Gaming

Nintendo Switch 2: worth it if you plan storage first

A real upgrade for anyone still on original Switch hardware. The trap is storage and transfer, not the frame rate.

Nintendo Switch 2 console, controllers, dock, and retail box
Nintendo Switch 2

Switch 2 is faster where it counts for people coming from original Switch hardware. Load times improve. Docked presentation is clearer. Third-party ports that used to crawl feel better. Backward compatibility keeps an old library useful.

If you already live in first parties, the upgrade is easy to justify once stock and pricing are sane. If you only care about multiplats that look better on PS5 or PC, a Switch 2 that sits in a drawer is an expensive ornament.

Internal storage fills faster than many buyers expect once a few modern releases install. Plan on a microSD Express card if you buy digital. Physical Game-Key style carts can still need space for a download payload. Migration from Switch OLED or original Switch works, but block an evening for it.
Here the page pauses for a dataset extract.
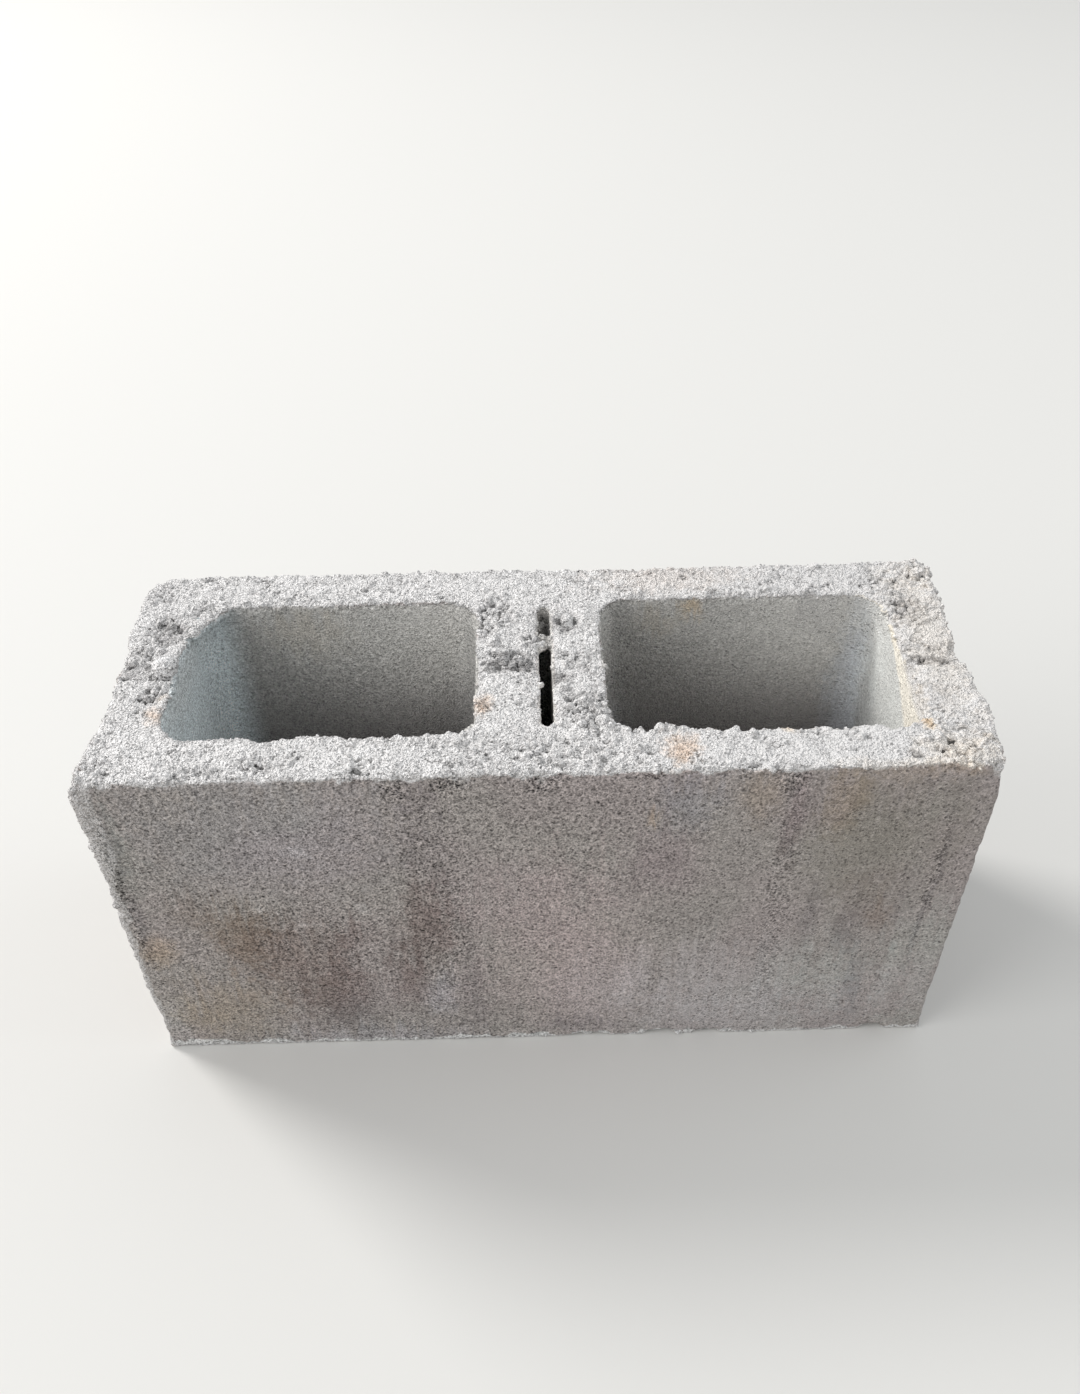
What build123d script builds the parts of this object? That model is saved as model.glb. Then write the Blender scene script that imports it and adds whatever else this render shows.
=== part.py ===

Owner discussions keep returning to the same setup list. Confirm which games need a download after cart install. Leave room on internal storage for system data. Decide whether you want a Pro controller before holiday stock swings. If drift ruined a past Switch for you, budget for a backup controller early.

Accessories add up. Case, optional screen protection, Express storage, and maybe an extra controller can rival a chunk of the console price. Build that list before checkout. Online services and household sharing rules are worth a five-minute read if multiple people play on one system.

This is a synthesis of hardware facts and widely reported owner setup issues, not a multi-month playtest diary. Prices and bundle stock change weekly. Treat the buy call as conditional on what you actually pay and whether storage is already in the cart.

Performance gains are most obvious in demanding third-party games and in how quickly you get back into large first-party titles. Docked image quality is the living-room selling point. Handheld mode still has to carry travel days where battery life varies with brightness and the game.

Read recent owner notes for the titles you actually play. A single demo is not the whole catalog. Nintendo's account model has frustrated families before, so sort household sharing before a birthday unboxing.

This is a synthesis of hardware facts and widely reported owner setup issues, not a multi-month playtest diary. Bundle stock changes weekly. Confirm the full cart, not just the console sticker.